Was kennzeichnet für Sie gute Lehre?


Auf jeden Fall interaktive Lehre, mit viel Diskussion, Fragen und Antworten. Sinnvoll ist, wenn die Studierenden selber Themen vorstellen. Und ganz wichtig ist mir immer der Bezug zu aktuellen Themen aus Agrarpolitik und der Agrar-und Ernährungswirtschaft.

Wo arbeiten denn Ihre Absolventinnen und Absolventen später?

Das ist recht breit gefächert: in Verbänden, Lobby-Organisationen, Unternehmen, der Agrarverwaltung, Ministerien oder internationalen Organisationen…

Hätten Sie einen guten Rat, den Sie den Studierenden mit auf den Weg geben möchten?

Gehen Sie mit Neugier durch die Welt, und verlieren Sie nie aus dem Blick, was Sie interessiert.

Bevor Sie nach Hohenheim kamen, waren Sie an der Uni Bonn, an der Washington State University und bei der GIZ. Wie gefällt es Ihnen jetzt hier in Hohenheim?

Sehr schön ist es hier, es ist ein besonderes Flair, wenn die Studierenden im Sommer vor dem Schloss auf den Wiesen sitzen.

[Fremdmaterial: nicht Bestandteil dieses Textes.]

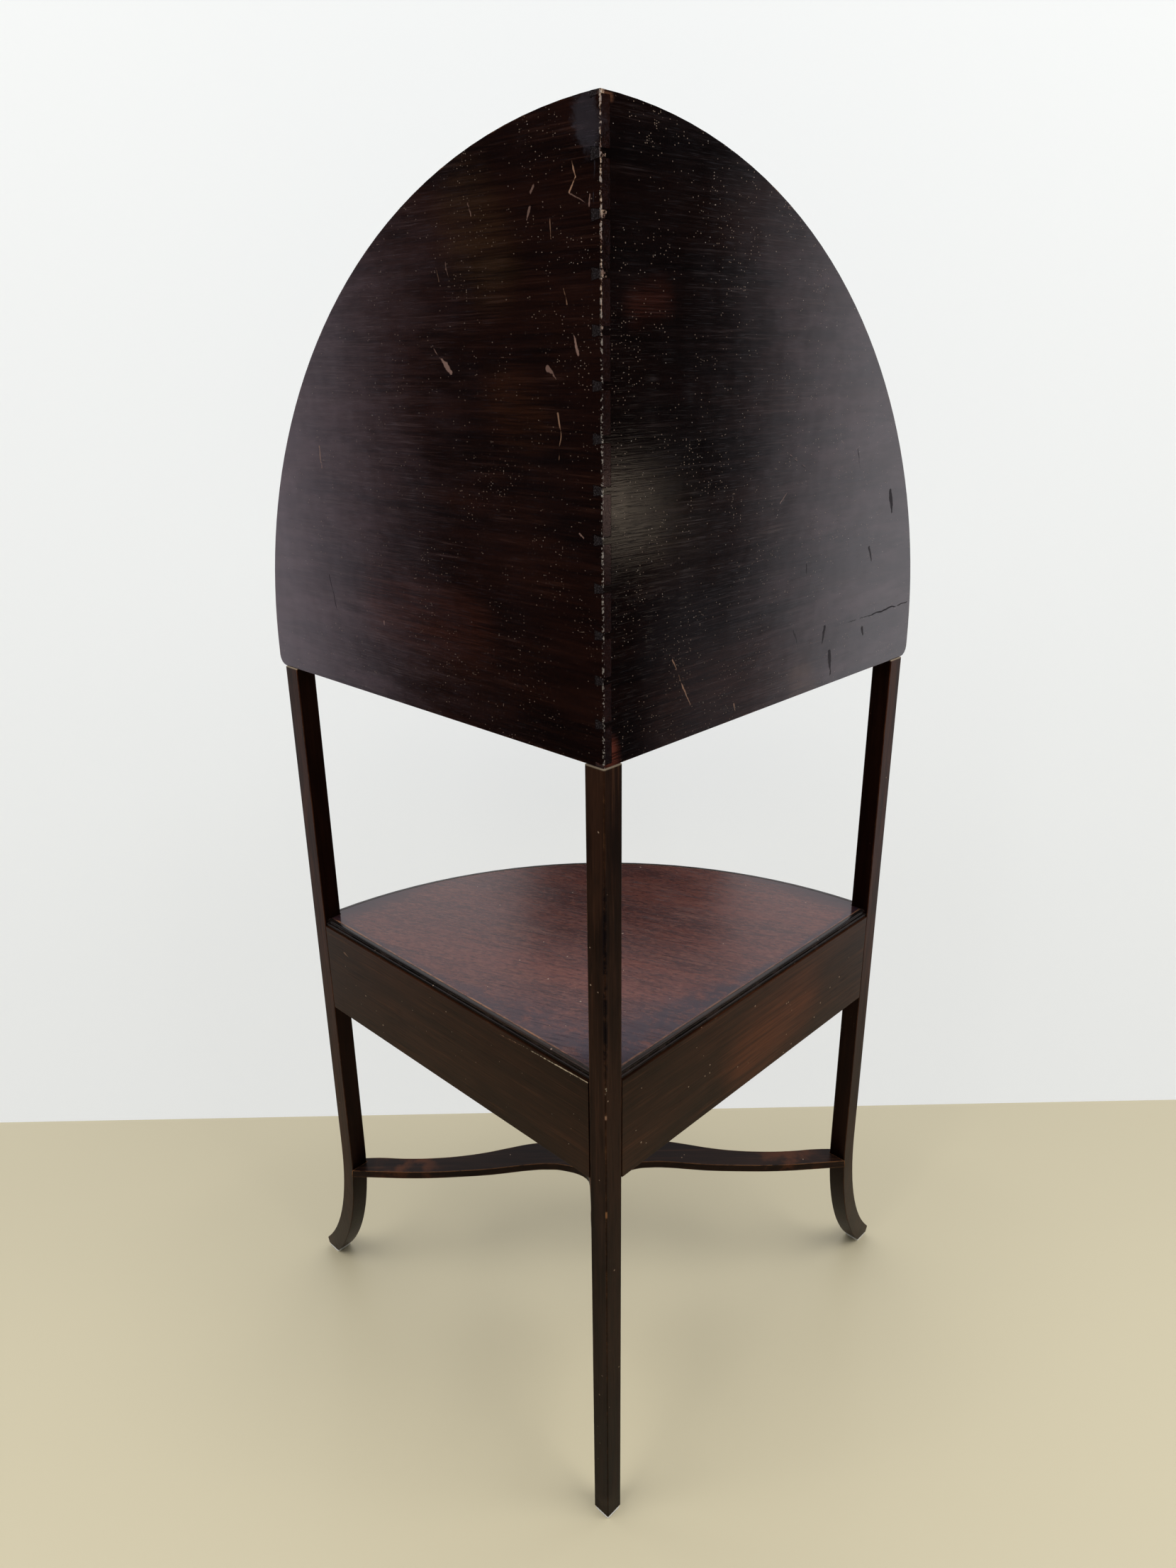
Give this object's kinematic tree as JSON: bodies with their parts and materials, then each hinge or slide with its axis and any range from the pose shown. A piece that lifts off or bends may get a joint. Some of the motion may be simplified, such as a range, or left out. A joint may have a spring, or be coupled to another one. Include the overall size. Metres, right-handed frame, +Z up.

Eine letzte Frage, Frau Wieck: Wie verbringen Sie denn Ihre Freizeit?


Vor allem mit meiner Familie und meinen Kindern. Außerdem gehe ich gern wandern in die Berge. Dann gibt es noch meine Rosenbeete – und für Krimis habe ich auch eine Schwäche.

Herzlichen Dank für das Gespräch, Frau Wieck!